Weiner v. McGraw-Hill, Inc.

Wachtler, J.

(dissenting). For almost a century, the common law of New York has provided that absent some form of contractual agreement between an employee and employer establishing a durational period, the employment is presumed terminable at the will of either party and the employee states no cause of action or breach of contract by alleging that he or she has been discharged (Martin v New York Life Ins. Co., 148 NY 117). Plaintiff seeks to avoid the effect of this rule by alleging that a statement in defendant’s personnel manual, entitled “McGraw-Hill and You”, that employees would be dismissed “for just and sufficient cause only”, together with a reference to the manual in a printed application form he signed when he applied to defendant for employment, constitutes an agreement by defendant to employ him “for the remainder of his working life”.

In my view, as a matter of law, neither document alone nor in combination contains any language indicating that defendant intended to be bound by their contents. Thus no question of fact was presented for jury consideration and the court below properly dismissed the first cause of action for breach of contract. The employment in question was terminable at the will of either party and plaintiff has no cause of action against defendant for breach of contract simply because he was discharged.

The printed application form, entitled “employment application”, spells out none of the critical terms of plaintiff’s employment. No reference is made to the type of work plaintiff was being considered for, salary, or the duration of the hiring. In fact, nothing either explicitly or implicitly suggests that defendant has offered plaintiff a position or that plaintiff has accepted an offer of employment.

*468Significantly, the application form contains the words “do not write below this line” directly beneath the space provided for the applicant’s signature, and below the line is a space for the interviewer to record his name, followed by another section captioned “record of employment (to be completed by Requisitioner)”. This space, along with another entitled “Additional Approval” are signed by company officials to record “Applicant employed as Senior Copywriter will begin work on October 20,1969 at a salary of $15,000 per year”. (Plaintiff signed the form on Sept. 15, 1969.) It is evident from the layout of the form, then, that the signatures of the company officials were not part of the application and represent no contractual exchange between plaintiff and defendant. Those signatures and the statement that plaintiff has been employed are, rather, nothing more than a memorialization of the hiring event for internal record-keeping purposes.

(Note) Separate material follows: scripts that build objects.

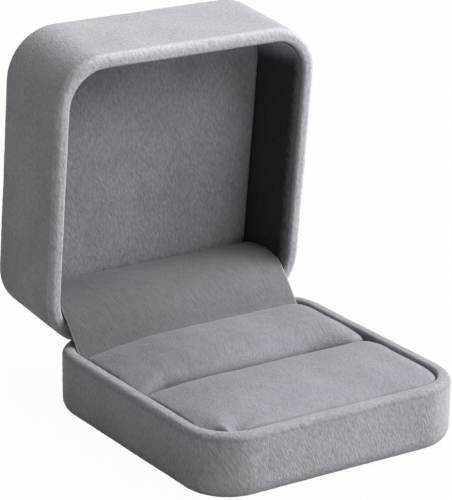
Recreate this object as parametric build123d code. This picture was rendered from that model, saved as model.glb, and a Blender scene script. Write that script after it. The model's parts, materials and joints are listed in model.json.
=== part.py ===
"""Velvet ring box with a hinged lid, modelled standing open.

Millimetres, +Z up. The origin is the centre of the underside, the front is -Y, and the lid turns about
an axis along X at the back. The lid's pieces are drawn shut and then turned to the open stop.
"""

from build123d import *
import math
import os

os.makedirs("parts", exist_ok=True)

# ---------------------------------------------------------------- driving dimensions
WIDTH = 63.0                # across, along X
DEPTH = 64.0                # shut box, front to back
CORNER_R = 10.8             # plan corners, at the velvet
BASE_H = 14.0               # floor to the base's rim
LID_H = 22.6                # lid rim to lid top
RIM_T = 2.8                 # rim band, shell and velvet together
VELVET_T = 0.4              # velvet glued over the shells
RIM_OUT_R = 1.4             # rounding of both rims, outside
RIM_IN_R = 0.6              # and inside
BASE_EDGE_R = 3.0           # rounding under the base
LID_EDGE_R = 1.5            # rounding round the lid's top
RIM_GAP = 0.4               # between the two rims when shut
OPEN_ANGLE = 84.1           # lid at its open stop
HINGE_Y = 29.75             # hinge axis, measured from the middle of the box
HINGE_Z = BASE_H + RIM_GAP / 2

# shells
FLOOR_T = 1.35              # plastic between a panel recess and the inside
STRIP_H = 8.0               # velvet turned in over the rim
RIM_BED_GAP = 0.25          # velvet round a panel lies this much behind the panel's face

# inset panels of the underside and of the lid's top
PANEL_T = 1.2
PANEL_CLIP = 6.5            # clipped corners
PANEL_SOFT = 2.5            # softening of the clipped corners
PANEL_SEAM = 0.15
BASE_PANEL_INSET = 4.4
LID_PANEL_INSET = 2.9
PANEL_EDGE_R = 0.45

# spine cloth and hinge
SPINE_HALF = 20.4           # the spine cloth covers the straight part of the back
SPINE_SEAM = 0.1
BEVEL_GAP = 0.2             # play of the bevelled rims behind the axis
BARREL_R = 1.5
PIN_R = 0.7
PIN_PLAY = 0.05
BARREL_ROOM = 1.7
HINGE_HALF = 16.0
LEAF_T = 0.6
LEAF_REACH = 9.2            # leaf, from the axis to its far edge
KNUCKLES_BASE = [(-16.0, -10.0), (-3.2, 3.2), (10.0, 16.0)]
KNUCKLES_LID = [(-9.8, -3.4), (3.4, 9.8)]
RIVET_R = 0.6
RIVET_HEAD_R = 1.1
RIVET_HEAD_T = 0.45
RIVET_DROP = 6.9            # rivets, from the axis
RIVETS_X = [-13.0, -6.6, 6.6, 13.0]
SPRING_W = 4.2
SPRING_T = 0.4
SPRING_TIP = 0.25           # between a spring's tip and its knuckle

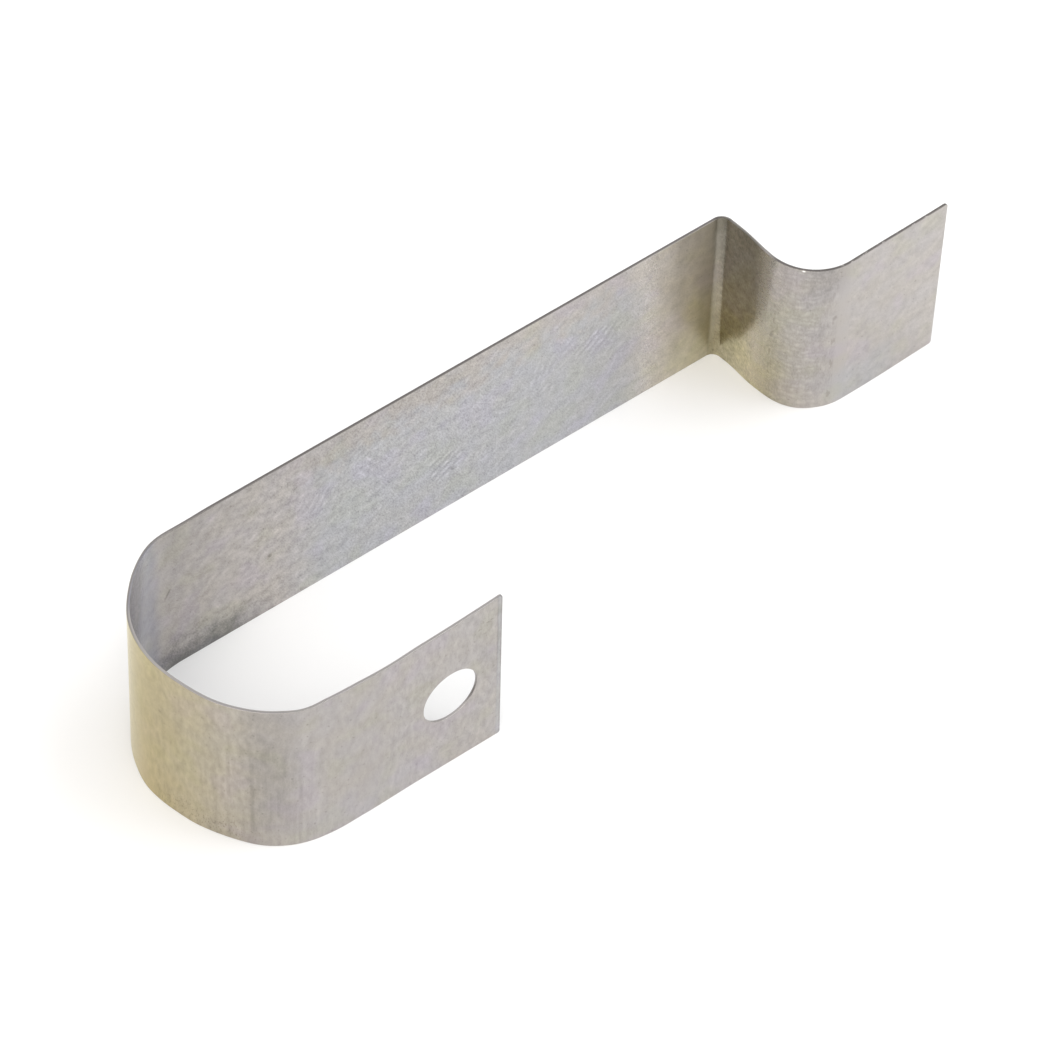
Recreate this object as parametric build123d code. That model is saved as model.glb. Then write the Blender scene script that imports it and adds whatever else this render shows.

Similarly, defendant’s personnel manual expresses no intent that defendant be immutably bound by the document. Nor would one expect the manual to contain any strict promissory language, given that, as the court below noted, defendant could unilaterally amend or withdraw any of the provisions found there. Nothing in either the manual or the employment application form prohibited defendant from so modifying the manual in its sole discretion. “McGraw-Hill and You” is nothing more than a conglomerate of broad internal policy guidelines generally followed, none of which even slightly portend to enumerate the essential elements of a contract of employment between defendant and an employee. No language expressing an intent to be bound appears in the personnel manual, and no such intent can fairly be construed from any of the policy guidelines espoused.

Considerations of public policy also dictate against broad judicial construction of the documents in question to present a triable issue as to whether they constitute an employment contract. It has been suggested that restricting an employer’s ability to discharge an employee for unsatisfactory performance will create additional ineffi*469ciency in the workplace in that the employer will forego dismissing an incapable employee in order to avoid the time and expense of litigation (Report of Committee on Labor and Employment Law, At-Will Employment and the Problem of Unjust Dismissal, 36 Record of Assn of Bar of the City of New York 170, 188). A less savory result of imposing additional restrictions on the ability to discharge an employee, at least as far as the residents of this State are concerned, is that businesses and industry, the major employers in New York will simply move elsewhere.

In view of today’s record high unemployment, and considering that between 1975 and 1980 approximately 60,000 industry-related jobs in New York were lost as a direct result of business migration, I cannot join the majority’s bestowal of contractual rights based upon documents which make it all too clear that no contractual rights were ever intended.

Accordingly, I respectfully dissent and vote to affirm.

Chief Judge Cooke and Judges Jasen, Jones and Meyer concur with Judge Fuchsberg; Judge Wachtler dissents and votes to affirm in a separate opinion in which Judge Gabrielli concurs.

Order reversed, with costs, and the order of Supreme Court, New York County, reinstated.